Salary structuring also plays a role. The CRA calculation uses 20% of total gross income, so the CRA itself is already substantial regardless of structure. However, since pension contributions are based on emoluments (basic + housing + transport), a salary structure with a higher proportion of these components relative to other allowances will generate a larger pension deduction, further reducing chargeable income. This is worth discussing with your employer's HR or payroll team within the bounds of your contract.

Frequently Asked Questions

PAYE stands for Pay As You Earn, the system under which your employer deducts personal income tax from your salary each month before paying you. The deducted tax is remitted to the relevant State Internal Revenue Service (SIRS) — for example, LIRS in Lagos or FIRS for FCT workers — on your behalf. The legal foundation is the Personal Income Tax Act (PITA), which sets the national tax bands, allowable deductions, and compliance obligations for both employers and employees. Because PAYE is withheld at source, most salaried employees in Nigeria have little direct contact with the tax authorities unless they have other income streams requiring self-assessment.

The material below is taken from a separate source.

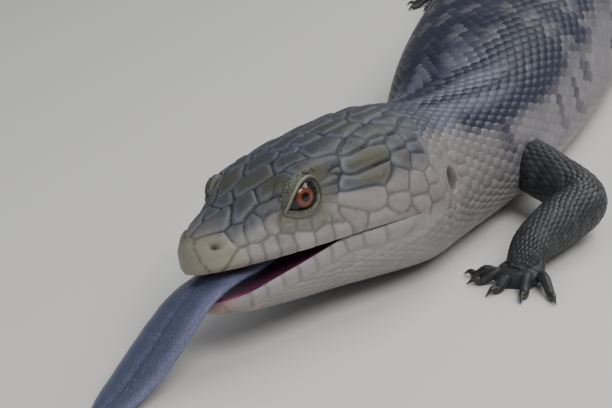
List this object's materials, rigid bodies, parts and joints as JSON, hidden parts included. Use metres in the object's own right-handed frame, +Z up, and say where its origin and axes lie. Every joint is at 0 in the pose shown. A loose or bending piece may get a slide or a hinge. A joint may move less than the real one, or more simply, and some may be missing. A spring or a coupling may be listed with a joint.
{
  "type": "blue-tongued skink model",
  "caption": "Life-size still model of a blue-tongued skink lying on its belly, head turned to its right, mouth open and its broad blue tongue reaching down to the floor.",
  "frame": {"origin": "on the flat of the belly under the middle of the torso, at floor level", "axes": "+X the way the torso points, towards the head; +Y the animal's left; +Z up"},
  "size_m": [0.5605, 0.1316, 0.0424],
  "materials": {
    "head_skin": "smooth horny head shields, satin, olive grey",
    "jaw_skin": "smooth pale lip and chin scales, satin",
    "tongue": "moist, slate blue",
    "eye": "wet glassy cornea over an orange-red iris and a round black pupil",
    "body_skin": "overlapping smooth scales, satin, grey with dark stripes and bands",
    "limb_skin": "small overlapping scales, satin, charcoal with pale specks"
  },
  "bodies": {
    "root": {"head": "head_skin", "lower_jaw": "jaw_skin", "tongue": "tongue", "eye_left": "eye", "eye_right": "eye", "neck": "body_skin", "torso_front": "body_skin", "torso_rear": "body_skin", "tail_base": "body_skin", "tail_middle": "body_skin", "tail_tip": "body_skin", "upper_arm_left": "limb_skin", "forearm_left": "limb_skin", "hand_left": "limb_skin", "thigh_left": "limb_skin", "shin_left": "limb_skin", "foot_left": "limb_skin", "upper_arm_right": "limb_skin", "forearm_right": "limb_skin", "hand_right": "limb_skin", "thigh_right": "limb_skin", "shin_right": "limb_skin", "foot_right": "limb_skin"}
  },
  "joints": []
}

Nigeria uses six progressive tax bands. The first ₦300,000 of annual chargeable income is taxed at 7%, the next ₦300,000 at 11%, the next ₦500,000 at 15%, the following ₦500,000 at 19%, the next ₦1,600,000 at 21%, and everything above ₦3,200,000 at 24%. It is essential to understand that these bands apply to your chargeable income — your gross salary after the Consolidated Relief Allowance (CRA), pension, NHF, and NHIS deductions have been subtracted — not to your raw gross salary. This is why two people on the same gross can have different effective tax rates depending on the size and structure of their deductions.
The primary deduction is the Consolidated Relief Allowance (CRA), calculated as ₦200,000 per year plus 20% of your gross income. Beyond the CRA, your employee pension contribution (minimum 8% of basic + housing + transport emoluments) is fully deductible, as is your NHF contribution (2.5% of basic salary). If you pay NHIS or similar health scheme contributions, those may also be deductible. Life assurance premium payments on your own life are additionally deductible under PITA Section 33. All of these deductions are applied first, and the remaining figure is your chargeable income on which the progressive tax bands are calculated.
The CRA is calculated as the higher of ₦200,000 or 1% of gross income, plus an additional 20% of gross income. For nearly all Nigerian employees, this means the CRA equals ₦200,000 plus 20% of gross income annually. On a ₦3,600,000 gross salary, for example, the CRA is ₦200,000 + ₦720,000 = ₦920,000 — a significant portion of income that is completely sheltered from tax before any other deductions are applied. The 20% component ensures that higher earners also receive meaningful relief proportional to their earnings, rather than a fixed sum that would represent an increasingly small fraction of their income.
Under the Pension Reform Act 2014, the minimum employee contribution is 8% of monthly emoluments, while employers must contribute a minimum of 10%. The term "emoluments" in this context is defined narrowly as basic salary, housing allowance, and transport allowance — it does not include all other allowances or total gross salary. This means your pension deduction base may be significantly smaller than your total gross pay, especially if your remuneration package includes large performance bonuses, meal allowances, or other non-emolument components. For tax purposes, the employee's contribution is deductible from gross income when computing chargeable income for PAYE.
Yes, in the sense that the national PITA bands are consistent across all states — there are no state-specific variations to the income tax bands or rates themselves. The bands and rates applied in this calculator are the same whether you work in Lagos, Kano, Abuja, Port Harcourt, or any other state. What does vary by state is the efficiency of enforcement, filing deadlines, and whether additional levies such as development levies apply. Some state SIRS offices also operate slightly different administrative processes for PAYE remittance. However, for calculating your core PAYE liability on employment income, this tool's results apply uniformly across Nigeria.